Decomposing and Editing Predictions by Modeling Model Computation
Harshay Shah, Andrew Ilyas, Aleksander Madry

TL;DR
This paper introduces COAR, a scalable method for decomposing model predictions into components, enabling interpretability and targeted model editing across various tasks and modalities.
Contribution
The paper presents COAR, a novel scalable algorithm for component attribution that facilitates understanding and editing of model predictions by decomposing internal computations.
Findings
COAR effectively estimates component attributions across models and datasets.
Component attributions enable diverse model editing tasks.

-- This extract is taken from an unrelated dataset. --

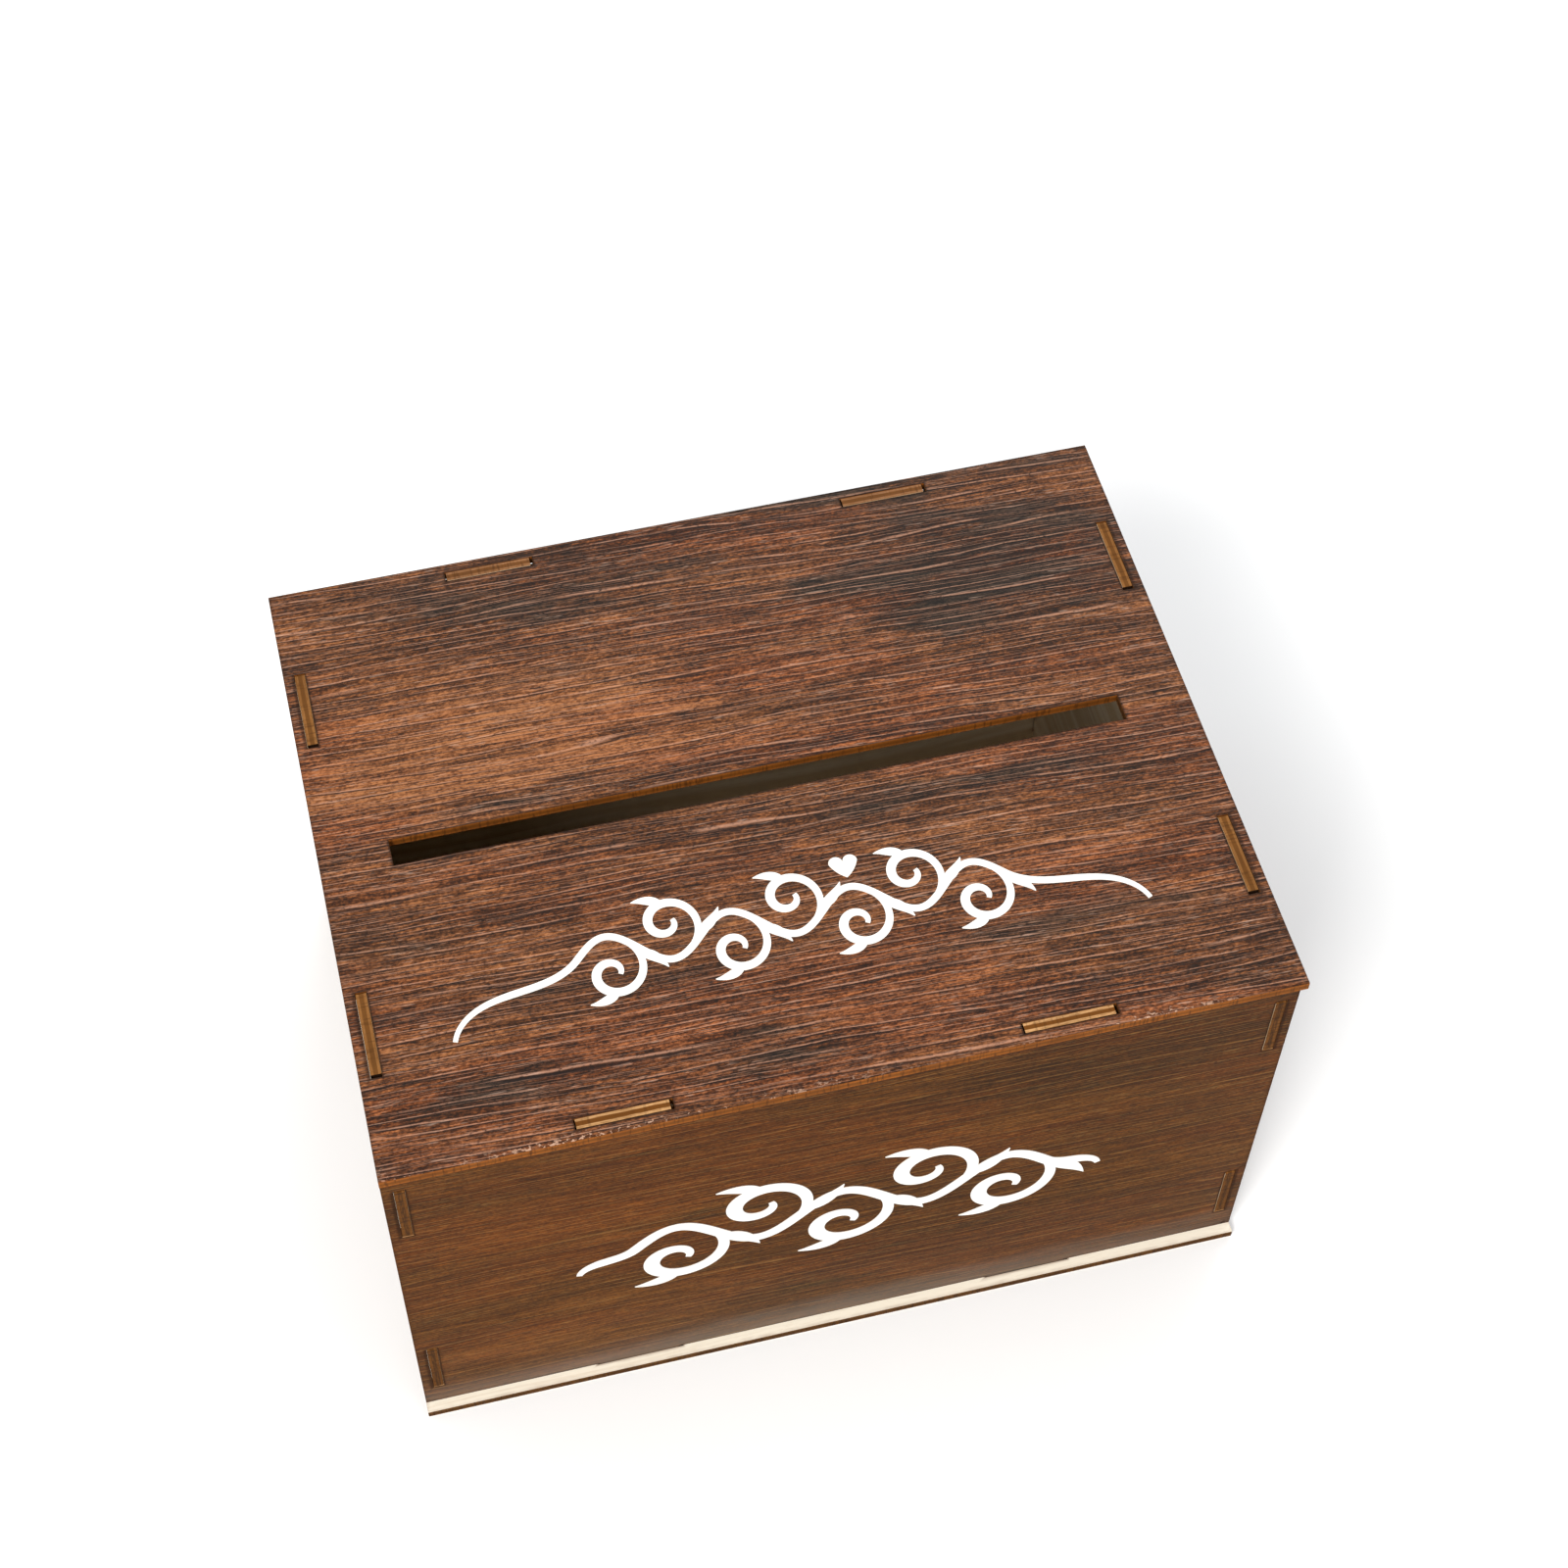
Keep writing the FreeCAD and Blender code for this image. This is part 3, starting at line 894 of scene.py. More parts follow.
@dataclass(frozen=True)
class FilmFinish:
    """Printed walnut film on a panel's outer face.

    Attributes:
        name: the material's name.
        shade: how light the brown is, about 0.5.
        contrast: how strong its figure is.
        clouding: how much grey cloud it has.
        tint: what all its colours are multiplied by.
        gloss: the film's specular level.
        roughness: lowest and highest roughness.
        relief: how deep the figure is embossed, in metres.
        chip_depth: how deep a chip is, as a share of the relief.
        burnt_roughness: how much rougher the scorch is.
        scorch: how much the laser's scorch shows.
        halo: how far the laser's smoke stain reaches, in millimetres.
        painted_sheen_colour: colour of the painted sheen.
        burnt: colour of the scorch.
        chip: colour of the chips.
        chipped: places whose rim is chipped.
        patches: places with a tone of their own, painted shade or a painted sheen.
    """

    name: str
    shade: float = 0.5
    contrast: float = 1.0
    clouding: float = 0.0
    tint: Colour = (1.0, 1.0, 1.0, 1.0)
    gloss: float = 0.3
    roughness: tuple[float, float] = (0.42, 0.58)
    relief: float = 0.25 * MM
    chip_depth: float = 0.5
    burnt_roughness: float = 0.25
    scorch: float = 0.8
    halo: float = 1.5
    painted_sheen_colour: Colour = paint(150, 141, 129)
    burnt: Colour = paint(38, 22, 12)
    chip: Colour = paint(198, 158, 132)
    chipped: tuple[TonePatch, ...] = ()
    patches: tuple[TonePatch, ...] = ()

    def material(self, lay: Lay) -> bpy.types.Material:
        """Make the film for a panel.

        Args:
            lay: how the panel lies.

        Returns:
            The material.
        """
        material, bench, shader = new_material(self.name)
        along, across, _through = lay.coordinates(bench)
        place = bench.flat(along, across)
        shade = self.shade
        clouding = self.clouding
        painted_sheen = 0.0
        for patch in self.patches:
            mask = patch.mask(bench, place)
            shade = bench.times_plus(mask, patch.lift, shade)
            clouding = bench.times_plus(mask, patch.cloud, clouding)
            painted_sheen = bench.times_plus(mask, patch.painted_sheen, painted_sheen)
        grain = WALNUT_GRAIN.place(
            bench,
            place=lay.seeded(bench, place),
            shade=shade,
            contrast=self.contrast,
            clouding=clouding,
        )
        wear = wear_near_cuts(bench, lay.seeded(bench, place), self.halo)
        colour = bench.blend(1.0, grain["Color"], self.tint, "MULTIPLY")
        # Painted sheen: pale reflected light laid over the print where the patches ask for it.
        colour = bench.blend(painted_sheen, colour, self.painted_sheen_colour)
        scorch = bench.times(wear["Scorch"], self.scorch)
        colour = bench.blend(scorch, colour, self.burnt)
        chips = 0.0
        for patch in self.chipped:
            chips = bench.math("MAXIMUM", patch.mask(bench, place), chips)
        chips = bench.times(wear["Chips"], chips)
        colour = bench.blend(chips, colour, self.chip)
        bench.feed(shader.inputs["Base Color"], colour)
        low, high = self.roughness
        rough = bench.times_plus(grain["Fibre"], high - low, low)
        rough = bench.times_plus(scorch, self.burnt_roughness, rough)
        bench.feed(shader.inputs["Roughness"], rough)
        height = bench.times_plus(chips, -self.chip_depth, grain["Height"])
        bench.feed(shader.inputs["Normal"], emboss(bench, height, self.relief, 1.0))
        shader.inputs["Specular IOR Level"].default_value = self.gloss
        return material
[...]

The method improves model robustness and interpretability.
Abstract
How does the internal computation of a machine learning model transform inputs into predictions? In this paper, we introduce a task called component modeling that aims to address this question. The goal of component modeling is to decompose an ML model's prediction in terms of its components -- simple functions (e.g., convolution filters, attention heads) that are the "building blocks" of model computation. We focus on a special case of this task, component attribution, where the goal is to estimate the counterfactual impact of individual components on a given prediction. We then present COAR, a scalable algorithm for estimating component attributions; we demonstrate its effectiveness across models, datasets, and modalities. Finally, we show that component attributions estimated with COAR directly enable model editing across five tasks, namely: fixing model errors, ``forgetting''…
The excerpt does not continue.